The parties to this action may object to and seek review of this Report and Recommendation, but are required to file any objections within 14 days of service, as provided for in Fed. R. Civ. P. 72(b)(2) and E.D. Mich. LR 72.1(d). Failure to file specific objections constitutes a waiver of any further right of appeal. Thomas v. Arn, 474 U.S. 140 (1985); Howard v. Sec'y of Health & Human Servs., 932 F.2d 505 (6th Cir. 1991). Filing objections that raise some issues but fail to raise others with specificity will not preserve all the objections a party might have to this Report and Recommendation. Willis v. Sec'y of Health & Human Servs., 931 F.2d 390, 401 (6th Cir. 1991); Smith v. Detroit Fed'n of Teachers Local 231, 829 F.2d 1370, 1273 (6th Cir. 1987). Pursuant to Local Rule 72.1(d)(2), any objections must be served on this Magistrate Judge.

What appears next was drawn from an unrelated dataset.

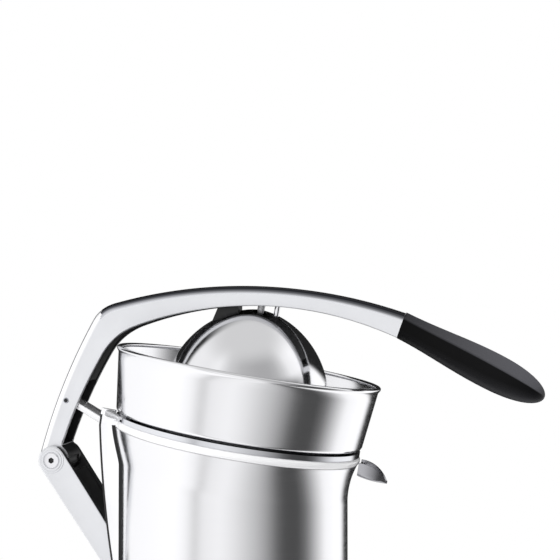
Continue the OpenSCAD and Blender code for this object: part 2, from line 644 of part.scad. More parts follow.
module juicing_cone() color("#e8e8ea") tilted() difference() {
    union() {
        cone_core(0);
        intersection() {
            cone_core(rib_h);
            for (i = [0:cone_ribs - 1]) rotate([0, 0, i * 360 / cone_ribs])
                translate([0, -rib_w / 2, cone_foot]) cube([cone_r + 5, rib_w, cone_h + 5]);
        }
    }
    translate([0, 0, cone_foot - 1]) cylinder(r = hub_r + liner_wall + 4, h = hub_top + 2 + 1 - cone_foot + 1);
    translate([0, 0, cone_foot - 1]) cylinder(r = spindle_r, h = spindle_top - cone_foot + 1, $fn = 6);
}

// ---- Spout ----
module drain_chute() color("#3c3d40") tilted() {
    difference() {
        union() {
            slab(chute_w) polygon(chute_side(0));
            slab(spout_w + 2 * gap) polygon([[spout_root - 1.6, spout_low - 2],
                [spout_root - 0.4, spout_low - 2], [spout_root - 0.4, collar_low - 0.3],
                [spout_root - 1.6, collar_low - 0.3]]);
        }
        slab(chute_w - 2 * chute_wall) polygon(chute_side(chute_wall));
        translate([drain_x, 0, deck_low - 5]) cylinder(r = drain_r + nest, h = 8);
    }
    for (s = [-1, 1]) difference() {
        slab(ear_w, s * (ear_out - ear_w / 2)) polygon([[spout_root - 0.4, pivot_z - 4.4],
            [spout_root + 2.6, pivot_z - 3.4], [spout_root + 4, pivot_z - 0.8],
            [spout_root + 3, pivot_z + 1.8], [spout_root + 1, pivot_z + 2.2], [spout_root - 0.1, pivot_z + 1.8],
            [spout_root - 0.1, collar_low - 0.3], [spout_root - 0.4, collar_low - 0.3]]);
        bar(spout_pivot, spout_pin_r, 3 * spout_w);
    }
}
tip = [spout_root + spout_l - 1, spout_low - 2.6];
spout_pin_r = 1.2;
spout_pivot = [spout_root + 1.4, pivot_z];
module spout_plan(t) polygon(concat(arc([spout_root, spout_w / 2 - t], [tip.x - t, 3 - t / 3], 2.4, 8),
    arc([tip.x - t, t / 3 - 3], [spout_root, t - spout_w / 2], 2.4, 8)));
module spout() color("#c4c5c8") tilted() difference() {
    intersection() {
        slab(spout_w) polygon(concat(arc([spout_root, spout_low], [tip.x, tip.y], -0.6, 6),
            arc([tip.x, tip.y + 0.8], [spout_root, pivot_z + 1.8], -3.2, 12)));
        translate([0, 0, -big / 2]) linear_extrude(big) spout_plan(0);
    }
    intersection() {
        slab(spout_w) polygon([[spout_root - 1, spout_low + spout_wall], [tip.x - 3, tip.y + spout_wall],
            [tip.x - 3, 0], [spout_root - 1, 0]]);
        translate([0, 0, -big / 2]) linear_extrude(big) spout_plan(spout_wall);
    }
    bar(spout_pivot, spout_pin_r + fit, 2 * spout_w);
}
module spout_pin() color("silver") tilted() bar(spout_pivot, spout_pin_r, spout_w - 2 * nest);

// ---- Strut ----
strut_u = dir(-strut_a);
strut_n = dir(90 - strut_a);
function along(s, t) = hinge + s * strut_u + t * strut_n;
module strut_side() {
    translate(hinge) circle(r = head_r);
    translate(foot) circle(r = strut_half);
    polygon([along(0, head_r), along(strut_l, strut_half), along(strut_l, -strut_half), along(0, -head_r)]);
}
web_start = head_r + 7.4;
web_end = strut_l - 2 * strut_half - 1.2;
module strut() color("#d9dadc") difference() {
    union() {
        for (s = [-1, 1]) slab(strut_wall, s * (strut_in + strut_wall / 2)) strut_side();
        slab(2 * strut_in + 2) polygon([along(web_start, 3 - strut_half), along(web_end, 3 - strut_half),
            along(web_end, -strut_half), along(web_start, -strut_half)]);
    }
    bar(hinge, pin_r, 3 * strut_out);
    bar(foot, pin_r + fit, 3 * strut_out);
}
module strut_cover() color("#151516") slab(2 * strut_in - nest) polygon([
    along(web_start - 3, strut_half - 2.8), along(web_start, 3.2 - strut_half + nest),
    along(web_start + 3, 3.2 - strut_half + nest), along(web_start + 3, strut_half - 3.4),
    along(web_end - 3, strut_half - 3.4), along(web_end - 3, 3.2 - strut_half + nest),
    along(web_end, 3.2 - strut_half + nest), along(web_end, strut_half - 1),
    along(web_start - 3, strut_half - 0.4)]);
screw_head_r = 5.1;
screw_head_h = 0.9;
module hinge_pin() color("silver") difference() {
    bar(hinge, pin_r, 2 * strut_out);
    for (s = [-1, 1]) bar(hinge, 2, 12, s * strut_out);
}
module hinge_screws() color("#e4e4e6") for (s = [-1, 1]) difference() {
    union() {
        bar(hinge, screw_head_r, screw_head_h, s * (strut_out + screw_head_h / 2));
        bar(hinge, 2, 5.8, s * (strut_out - 2.9));
    }
    translate([hinge.x, s * (strut_out + 0.2), hinge.y]) rotate([90, 0, 0])
        translate([0, 0, -1]) cylinder(r = 1.9, h = 2, $fn = 6);
}
bush_wall = 1.6;
module hinge_bushes() color("#c79a55") for (s = [-1, 1]) difference() {
    bar(hinge, pin_r + bush_wall, 8 + gap - 0.1, s * (arm_w / 2 - 4 + gap / 2 - 0.05));
    bar(hinge, pin_r + fit, 3 * arm_w);
}

// ---- Arm, grip and link ----
module arm_side() {
    polygon(concat(arm_outer, reverse(arm_inner)));
    translate(hinge) circle(r = arm_hub_r);
}
module channel_side() difference() {
    polygon(concat(shifted(arm_outer, arm_wall), reverse(shifted(arm_inner, 4))));
    translate(hinge) circle(r = hub_core_r);
    polygon([joint + 40 * joint_up, joint - 40 * joint_up, joint - 40 * joint_up - joint_block * dir(-joint_a),
        joint + 40 * joint_up - joint_block * dir(-joint_a)]);
}
stud_r = 2.5;
stud_boss_r = 5.5;
prop_r = 1.85;
prop_x = 12.5;
dome_x = 1.5;
tang_w = 14;
tang_h = 8;
tang_l = grip_l * 0.62;
module arm() color("#dcdde0") difference() {
    union() {
        difference() {
            slab(arm_w) arm_side();
            slab(channel_w) channel_side();
        }
        intersection() {
            slab(arm_w) arm_side();
            tilted() translate([dome_x, 0, 0]) cylinder(r = stud_boss_r, h = big);
        }
    }
    bar(hinge, pin_r + bush_wall, 2 * arm_w);
    bar(link_top, link_pin_r, 2 * arm_w);
    bar(lifted_eye, link_eye + gap, channel_w);
    tilted() translate([dome_x, 0, 0]) cylinder(r = stud_r, h = dome_top + 9);
    grip_frame() translate([-joint_block + 3, -tang_w / 2, -tang_h / 2]) cube([joint_block, tang_w, tang_h]);
}
liner_line = [for (p = arm_inner) if (p.x < joint.x - joint_block - 4 && p.y > link_top.y + 9) p];
module arm_liner() color("#151516") difference() {
    slab(channel_w - nest) polygon(concat(shifted(liner_line, -1), reverse(shifted(liner_line, -1 - liner_t))));
    tilted() translate([dome_x, 0, 0]) cylinder(r = stud_boss_r + nest, h = big);
    tilted() translate([prop_x, 0, 0]) cylinder(r = prop_r + fit, h = big);
}
// The grip's own frame: +X runs along it from the middle of the joint
module grip_frame() translate([joint.x, 0, joint.y]) rotate([0, grip_a, 0]) children();
belly = 0.62;
function swell(u, a, b) = u < belly ? a + (b - a) * (1 - cos(180 * u / belly)) / 2
    : b * pow(max(0, 1 - pow((u - belly) / (1 - belly), 2.3)), 0.5);
function oval(w, h, n = 28, e = 2.6) = [for (i = [0:n - 1]) let (a = 360 * i / n, c = cos(a), s = sin(a))
    [w / 2 * sign(c) * pow(abs(c), 2 / e), h / 2 * sign(s) * pow(abs(s), 2 / e)]];
grip_steps = [0, 0.1, 0.22, 0.35, 0.48, 0.62, 0.72, 0.8, 0.87, 0.92, 0.96, 0.985, 0.998];
module grip() color("#1b1b1d") difference() {
    grip_frame() loft([for (u = grip_steps) let (lean = (grip_a - joint_a) * max(0, 1 - u / 0.3))
        [for (p = oval(swell(u, arm_w + 1, grip_w), swell(u, joint_t + 1.6, grip_t)))
            [u * grip_l - p.y * sin(lean), p.x, p.y * cos(lean)]]]);
    grip_frame() translate([-5, -tang_w / 2 - nest / 2, -tang_h / 2 - nest / 2])
        cube([tang_l + 5 + nest, tang_w + nest, tang_h + nest]);
}
module grip_core() color("#8f9194") grip_frame() translate([-joint_block + 3, -tang_w / 2, -tang_h / 2])
    cube([joint_block - 3 + tang_l, tang_w, tang_h]);
link_w = channel_w - 1.6;
link_eye = link_pin_r + 1.8;
lifted_eye = link_top + turn(slot_low - link_top, [0, 0], strut_swing - arm_turn);
link_v = (slot_low - link_top) / norm(slot_low - link_top);
link_n = [-link_v.y, link_v.x];
module link_side() {
    translate(link_top) circle(r = link_eye);
    translate(slot_low) circle(r = link_eye);
    polygon([link_top + link_n * link_t / 2, link_top - link_n * link_t / 2,
        slot_low - link_n * link_t / 2, slot_low + link_n * link_t / 2]);
}
module link_bar() color("#cfd0d3") difference() {
    slab(link_w) link_side();
    bar(link_top, link_pin_r + fit, 2 * link_w);
    bar(slot_low, link_pin_r, 2 * link_w);
}
module link_pin() color("#8c8d90") bar(link_top, link_pin_r, arm_w);
module slot_pin() color("silver") bar(slot_low, link_pin_r, 2 * spine_in + cheek - 0.8);

// ---- Dome ----
module dome_solid(t) rotate_extrude()
    polygon(concat([[0, dome_foot]], crown(dome_r - t, dome_h - t, dome_foot)));
module dome() color("#cccdd0") tilted() translate([dome_x, 0, 0]) difference() {
    dome_solid(0);
    dome_solid(dome_wall);
    translate([0, 0, dome_foot - 1]) cylinder(r = dome_r - dome_wall, h = 1 + eps);
    cylinder(r = stud_r, h = big);
}
saddle_line = [for (p = arm_inner) if (p.x > rim_x - 27 && p.x < rim_x + 1) p];
saddle_w = 15;
module dome_saddle() color("#19191b") difference() {
    slab(saddle_w) polygon(concat(shifted(saddle_line, -1), [[saddle_line[len(saddle_line) - 1].x, rim_z + 20],
        [saddle_line[0].x, rim_z + 20]]));
    tilted() translate([dome_x, 0, 0]) dome_solid(0);
    tilted() translate([dome_x, 0, 0]) cylinder(r = stud_boss_r + nest, h = big);
}
module dome_stud() color("silver") tilted() translate([dome_x, 0, 0]) {
    translate([0, 0, dome_top - dome_wall - 3]) cylinder(r = stud_r, h = 12 + dome_wall);
    translate([0, 0, dome_top - dome_wall - 3.4]) cylinder(r = 5, h = 3, $fn = 6);
}
module dome_prop() color("#e4e4e6") difference() {
    tilted() translate([prop_x, 0, dome_top - 4]) cylinder(r = prop_r, h = 13);
    tilted() translate([dome_x, 0, 0]) dome_solid(0);
}

base_pad();
base_plate();
base_screws();
cord_gland();
rear_post();
body_shell();
collar_ring();
top_deck();
deck_screws();
spine_bracket();
spine_screws();
foot_pin();
foot_pin_clips();
lift_spring();
gear_plate();
gear_posts();
plate_screws();
motor();
motor_screws();
motor_pinion();
idler_axle();
idler_gear();
spindle_bush();
spindle();
spindle_gear();
press_guide();
thrust_cup();
press_spring();
start_switch();
bowl_ring();
juice_bowl();
outlet_seal();
strainer();
juicing_cone();
drain_chute();
spout();
spout_pin();
strut();
strut_cover();
hinge_pin();
hinge_screws();
hinge_bushes();
arm();
arm_liner();
grip();
grip_core();
link_bar();
link_pin();
slot_pin();
dome();
dome_saddle();
dome_stud();
dome_prop();
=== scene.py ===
# %% [markdown]
# # A citrus press with a folding arm
# The press is sheet steel, die-cast metal and black plastic round a tilted bowl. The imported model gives
# every piece its place: this lesson reads hinges and axes from the frame and dresses each piece.

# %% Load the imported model
import json
import bmesh
import bpy
from math import asin, atan2, copysign, cos, degrees, pi, radians, sin, sqrt, tau
from mathutils import Matrix, Vector


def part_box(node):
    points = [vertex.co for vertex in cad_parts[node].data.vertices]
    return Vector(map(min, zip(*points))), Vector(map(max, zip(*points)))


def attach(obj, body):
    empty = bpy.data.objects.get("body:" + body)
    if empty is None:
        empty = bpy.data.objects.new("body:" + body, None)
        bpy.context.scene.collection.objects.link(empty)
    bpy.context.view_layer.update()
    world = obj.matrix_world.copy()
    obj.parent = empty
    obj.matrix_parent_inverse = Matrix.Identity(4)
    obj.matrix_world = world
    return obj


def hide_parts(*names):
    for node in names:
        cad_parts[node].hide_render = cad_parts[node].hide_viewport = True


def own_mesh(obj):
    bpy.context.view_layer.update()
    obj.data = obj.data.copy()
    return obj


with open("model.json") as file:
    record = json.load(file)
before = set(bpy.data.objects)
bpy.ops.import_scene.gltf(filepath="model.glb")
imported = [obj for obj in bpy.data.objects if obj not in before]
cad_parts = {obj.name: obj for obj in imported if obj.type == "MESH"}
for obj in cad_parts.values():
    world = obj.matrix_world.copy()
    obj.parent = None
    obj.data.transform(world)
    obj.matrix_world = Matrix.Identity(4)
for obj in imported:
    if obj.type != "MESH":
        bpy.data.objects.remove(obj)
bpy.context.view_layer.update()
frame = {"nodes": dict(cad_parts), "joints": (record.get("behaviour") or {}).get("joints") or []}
print("nodes loaded:", len(frame["nodes"]))

# %% [markdown]
# ## Millimetres and the two working frames
# Metalwork is drawn in millimetres, so each mesh is shaped in millimetres and scaled once at the end.
# Bowl, dome and collar are turned parts about a leaning spindle: they are shaped upright and leaned last.

# %% Working frames
MM = 0.001
UPRIGHT = Matrix.Identity(4)
joints = {joint["name"]: joint for joint in frame["joints"]}
spindle = joints["cone_spin"]
rim = Vector(spindle["pos_m"]) / MM
lean = atan2(spindle["axis"][0], spindle["axis"][2])
LEANING = Matrix.Translation(rim) @ Matrix.Rotation(lean, 4, "Y")
print("rim middle", tuple(round(v, 1) for v in rim), "lean", round(degrees(lean), 2))


# %% Scene objects and side view points
def add_object(name, data):
    """Puts new data into the scene, unmoved."""
    thing = bpy.data.objects.new(name, data)
    bpy.context.scene.collection.objects.link(thing)
    return thing


def side_point(name):
    """A joint's place in the side view, in mm."""
    place = Vector(joints[name]["pos_m"]) / MM
    return Vector((place.x, place.z))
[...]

Any objections must be labeled as "Objection No. 1," and "Objection No. 2," etc. Any objection must recite precisely the provision of this Report and Recommendation to which it pertains. Not later than 14 days after service of an objection, the opposing party may file a concise response proportionate to the objections in length and complexity. Fed. R. Civ. P. 72(b)(2); E.D. Mich. LR 72.1(d). The response must specifically address each issue raised in the objections, in the same order, and labeled as "Response to Objection No. 1," "Response to Objection No. 2," etc. If the Court determines that any objections are without merit, it may rule without awaiting the response.